• _GIVEN INSTRUCTION_: Count lines holding the word "bodies". Only the number is wanted.

• _AVAILABLE DATA_:
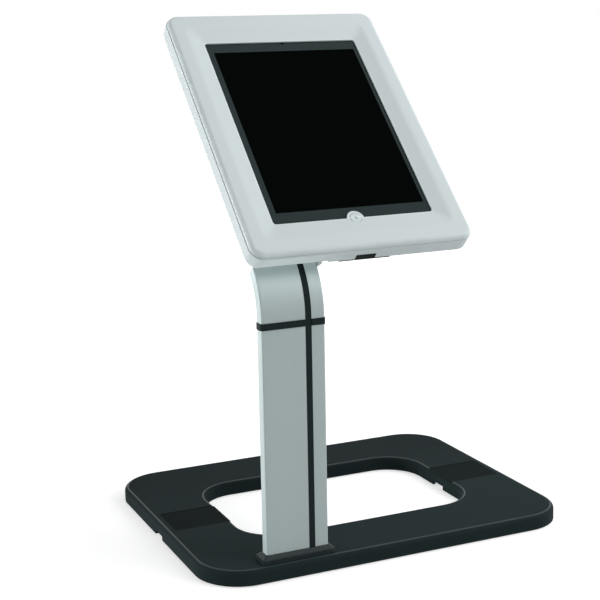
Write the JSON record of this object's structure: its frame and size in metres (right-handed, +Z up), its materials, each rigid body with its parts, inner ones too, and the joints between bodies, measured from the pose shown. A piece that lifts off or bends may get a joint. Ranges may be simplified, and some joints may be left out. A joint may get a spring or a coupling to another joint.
{
  "type": "counter-top tablet stand",
  "caption": "Counter-top stand: ring base, flat column with a cable channel, and a tilting lockable enclosure that frames a tablet.",
  "frame": {"origin": "centre of the base's footprint on the surface it stands on", "axes": "+X to the reader's right, -Y towards the reader, +Z up"},
  "size_m": [0.38, 0.3038, 0.5],
  "materials": {
    "black_plastic": "fine satin grain",
    "strip_plastic": "smooth satin",
    "pad_plastic": "matt, slightly rough",
    "steel": "zinc plated",
    "rubber": "matt",
    "column_aluminium": "satin anodised",
    "bronze": "plain bearing bronze",
    "bracket_paint": "powder coat",
    "enclosure_plastic": "silver-grey satin",
    "lock_chrome": "nickel plated",
    "foam": "closed-cell foam",
    "tablet_aluminium": "bead blasted",
    "tablet_glass": "polished, dark border",
    "tablet_parts": "plain",
    "circuit_board": "solder mask"
  },
  "bodies": {
    "stand": {"base_cover": "black_plastic", "ballast_plate": "steel", "base_screws": "steel", "rubber_feet": "rubber", "arm_pad_left": "pad_plastic", "arm_pad_right": "pad_plastic", "foot_collar": "black_plastic", "foot_block_left": "steel", "foot_block_right": "steel", "column_bolts": "steel", "foot_screws": "steel", "column": "column_aluminium", "joint_collar": "black_plastic", "joiner_bar_left": "steel", "joiner_bar_right": "steel", "joiner_screws": "steel", "neck": "column_aluminium", "channel_strip_lower": "strip_plastic", "channel_strip_upper": "strip_plastic", "hinge_block_left": "steel", "hinge_block_right": "steel", "hinge_bushes": "bronze", "friction_washer": "rubber"},
    "head": {"tilt_bracket": "bracket_paint", "bracket_screws": "steel", "bracket_nuts": "steel", "hinge_pin": "steel", "spring_washer": "steel", "hinge_nut": "steel", "rear_shell": "enclosure_plastic", "port_cover": "rubber", "lock_body": "lock_chrome", "lock_nut": "lock_chrome", "back_pads": "foam", "side_pads": "foam", "tablet_case": "tablet_aluminium", "tablet_glass": "tablet_glass", "tablet_display": "tablet_parts", "tablet_battery": "tablet_parts", "tablet_board": "circuit_board", "frame_hinge_pins": "steel"},
    "frame": {"front_frame": "enclosure_plastic", "window_gasket": "foam"},
    "lock": {"lock_barrel": "lock_chrome", "lock_cam": "steel", "cam_screw": "steel"},
    "button": {"home_button": "enclosure_plastic"}
  },
  "joints": [
    {"name": "tilt", "type": "hinge", "parent": "stand", "child": "head", "pos_m": [-0.0701, -0.11388, 0.28604], "axis": [1, 0, 0], "range_deg": [-34, 30]},
    {"name": "frame_opening", "type": "hinge", "parent": "head", "child": "frame", "pos_m": [-0.0357, 0.06937, 0.48264], "axis": [-1, 0, 0], "range_deg": [0, 95]},
    {"name": "lock_turn", "type": "hinge", "parent": "head", "child": "lock", "pos_m": [0.0243, -0.13051, 0.29637], "axis": [0, -0.6921, 0.7218], "range_deg": [0, 90]},
    {"name": "home_press", "type": "slide", "parent": "frame", "child": "button", "axis": [0, 0.6921, -0.7218], "range_m": [0, 0.0006], "stiffness_N_per_m": 250, "springref_m": -0.001}
  ]
}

• _SOLUTION FOR THIS EXERCISE_: 2